I got Naked Island flashbacks, people transporting water to different islands. Rahmat is a tear collector, witnessing dramas on each island he visits. He gains a stowaway named Nassim who tries to steal from him, they meet a blind man scavenging dead birds, a woman is sent screaming into the burning sea… death at every stop of the boat. Besides the tear bottle there’s a bag where people discard their sorrows, and a series of jars where they whisper their secrets. A rogue painter is tortured and forced to declare that the sea is blue, then sent away with the tear collector so his nonconformist views won’t spread. Another girl is sent away for being too beautiful.

I watched an old DVD of a then-recent film, for some reason transferred from a used print. I had to rewind when I saw lightning during a conversation about how it never rains – just a jagged film scratch. In the end, Rahmat bathes the feet of a government man who only asks “if everyone’s well.”

Michael Sicinski in Cinema Scope:

In a bold move that is quite the opposite of what we see from too many concerned filmmakers on the left, Rasoulof joined his increased anger and frustration not with greater literalism or artlessness, but with a shift into the allegorical, mythic register. While the bitterness and protest underlying The White Meadows are crystal clear, the film explores the state of Ahmadinejad’s Iran through a series of absurdist horror vignettes, staged against an unforgiving Lake Orumieh, and witnessed by a man condemned to merely observe and chronicle, but helpless to intervene … Rasoulof weaves this tale of interlocking allegories through visual as well as dramaturgical means. This is a strikingly beautiful film, simultaneously lush and austere, characterized by expansive, elemental landscapes and seascapes. Within these broad fields, human forms are enveloped, knocked hither and thither, struggling to maintain balance and dignity.

Here I am, thirty years late, the last person in the country to watch Basic Instinct. I watched because it’s A Paul Verhoeven Film and on all the best-movies-of-whatever lists, but then, impressed by the degree of nudity in this I decided movies need more nudity and sought out more naked 90’s films. Unlike the others, this would seem to have little rewatch value – it’s kind of a brown/grey cop procedural. Some noirish aspects, Michael Douglas smart enough to draw connections but never the big ones, surrounded by smarter women who are playing him.
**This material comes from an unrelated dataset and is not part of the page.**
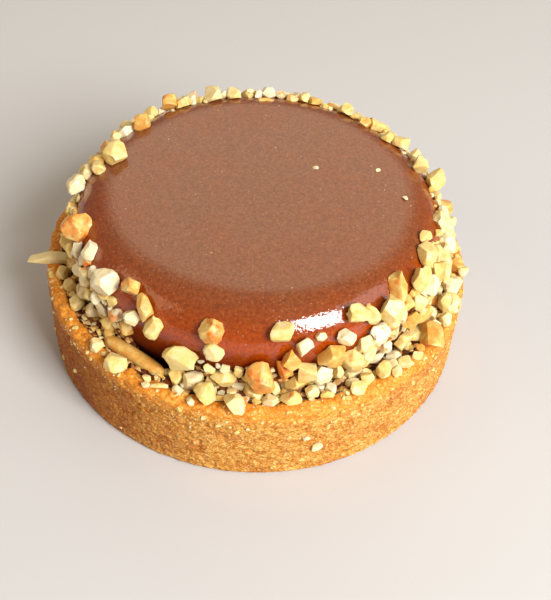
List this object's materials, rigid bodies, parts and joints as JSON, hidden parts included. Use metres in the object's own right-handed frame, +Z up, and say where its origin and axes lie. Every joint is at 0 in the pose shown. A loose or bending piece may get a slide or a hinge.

After Mr. Boz is killed with an icepick, Douglas and partner Gus question Boz’s girlfriend Sharon Stone, who got rich writing novels about icepick murders. Either she committed the dumbest murder, or one of the other psycho women in this movie is framing her – Stone’s hottie friend Roxy, or the police psychiatrist both investigating and sleeping with Douglas, Jeanne Tripplehorn. At the end a couple cops and suspects are dead and we don’t know for sure that Stone wasn’t the killer all along.